Deconstruction is a method of close reading that studies how a text’s language, oppositions, and assumptions become unstable. It shows how meanings are produced through difference, contradiction, and dependence rather than fixed once and for all.

No. Deconstruction does not deny meaning. It argues that meaning is unstable, relational, and often internally divided. A deconstructive reading explains how meaning works, not why meaning is impossible.

Jacques Derrida is the central figure. Important literary critics associated with deconstruction include Paul de Man, J. Hillis Miller, Barbara Johnson, and Gayatri Chakravorty Spivak.

Différance is Derrida’s term for the way meaning depends on both difference and deferral. Words mean by differing from other words, and meaning is delayed through chains of relation rather than fully present in a single sign.

An aporia is a structured impasse or undecidable point in a text. It occurs when a text’s logic produces a difficulty it cannot resolve cleanly.

Good examples include Shelley’s “Ozymandias,” Shakespeare’s Hamlet, Conrad’s Heart of Darkness, philosophical prose that relies on metaphor, and literary passages built around unstable oppositions.

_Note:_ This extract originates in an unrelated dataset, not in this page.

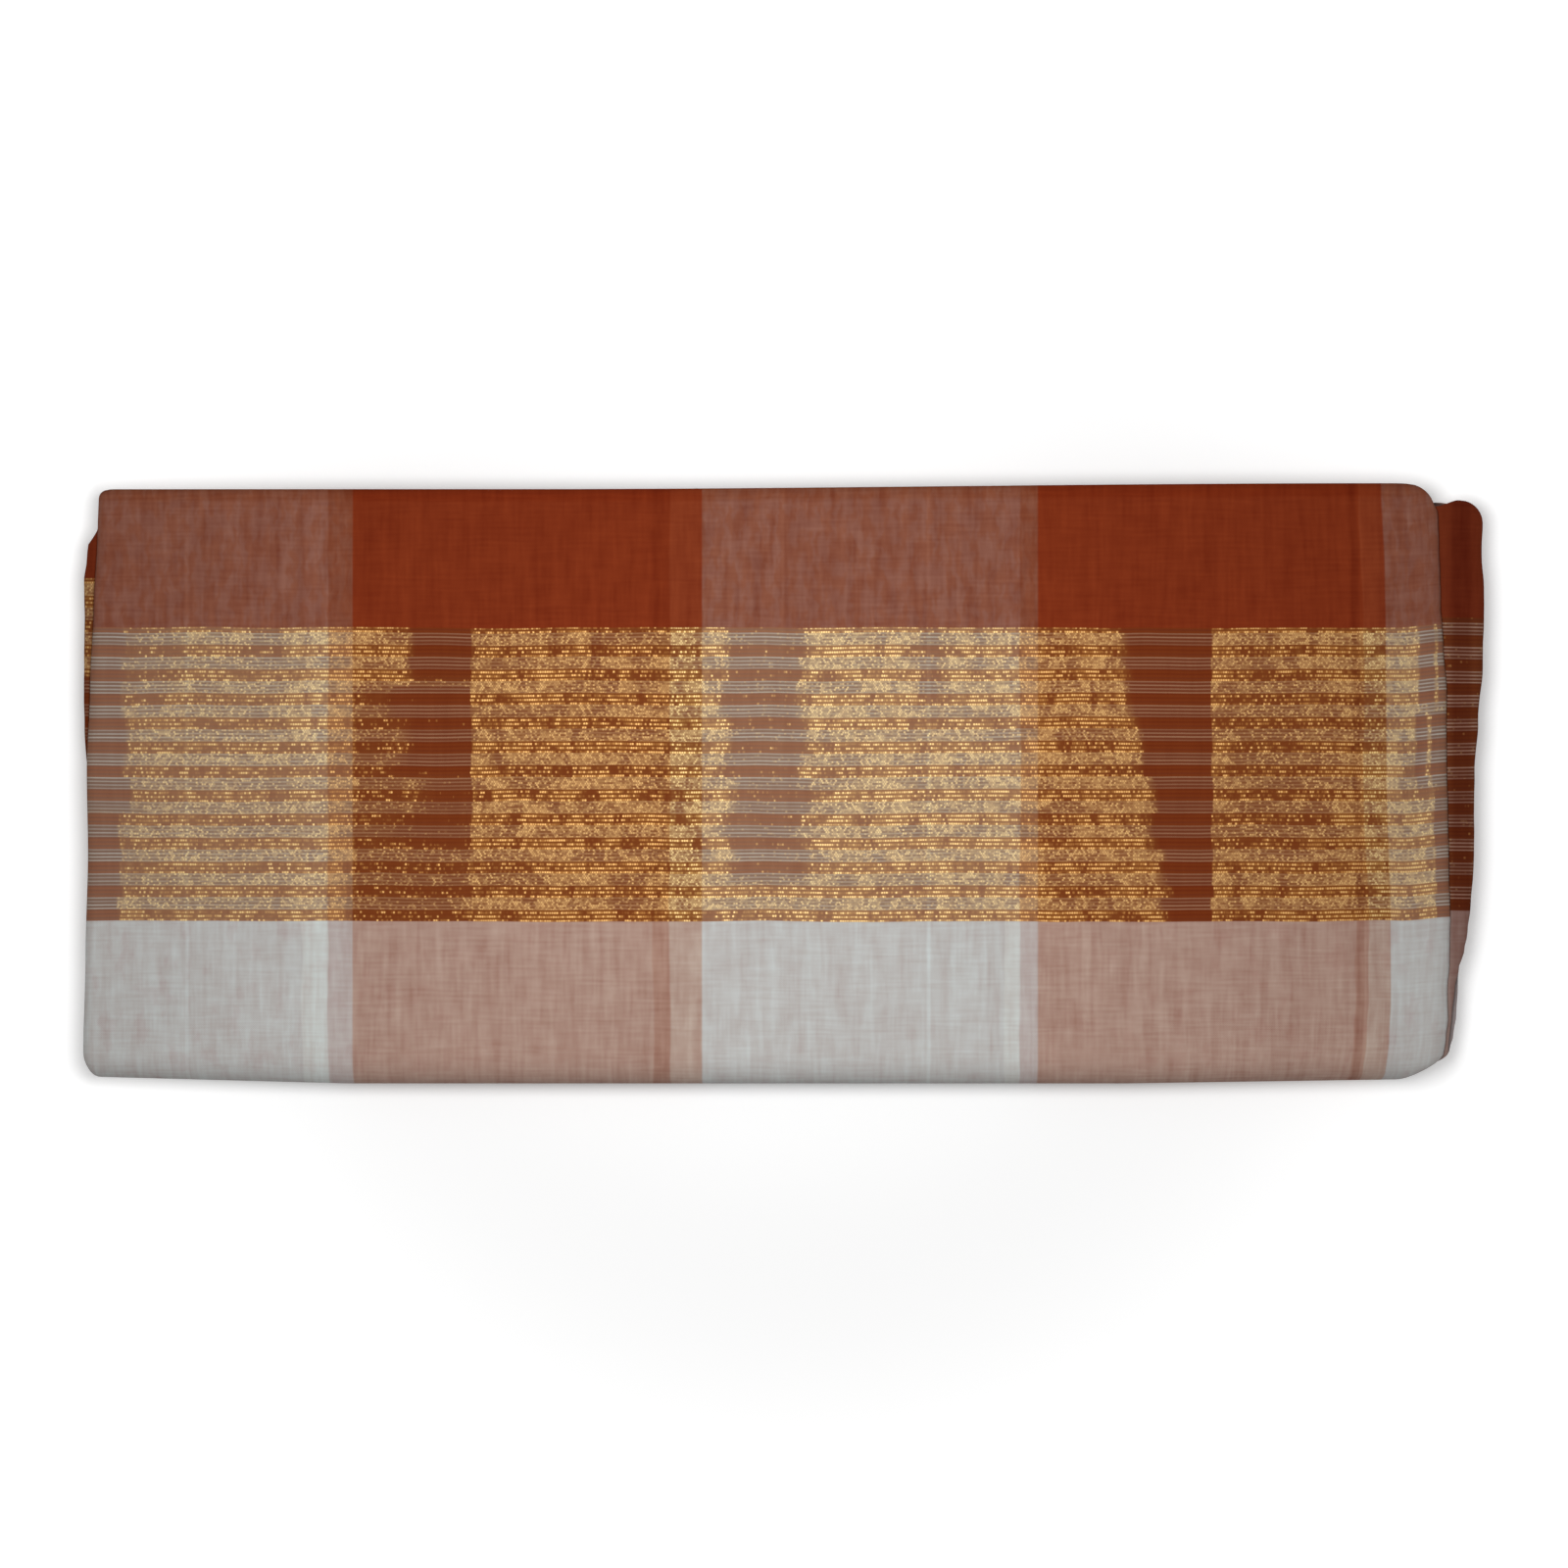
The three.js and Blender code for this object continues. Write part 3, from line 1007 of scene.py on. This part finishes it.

Deconstruction deepens literary interpretation because it trains readers to notice what confident readings often miss. Texts do not simply deliver stable meanings. They create meanings through signs, metaphors, exclusions, repetitions, and oppositions that may become unstable under pressure.

This does not make literature meaningless. It makes literature richer and more demanding. A text can argue for order while revealing disorder. It can privilege presence while speaking through absence. It can condemn illusion while depending on figurative language. It can build a hierarchy while showing that the lower term secretly supports the higher one.

The value of deconstruction is not cleverness for its own sake. It is intellectual honesty about language. When we read deconstructively, we do not stop at what a text claims to control. We listen for the places where the text’s own words begin to think beyond that control.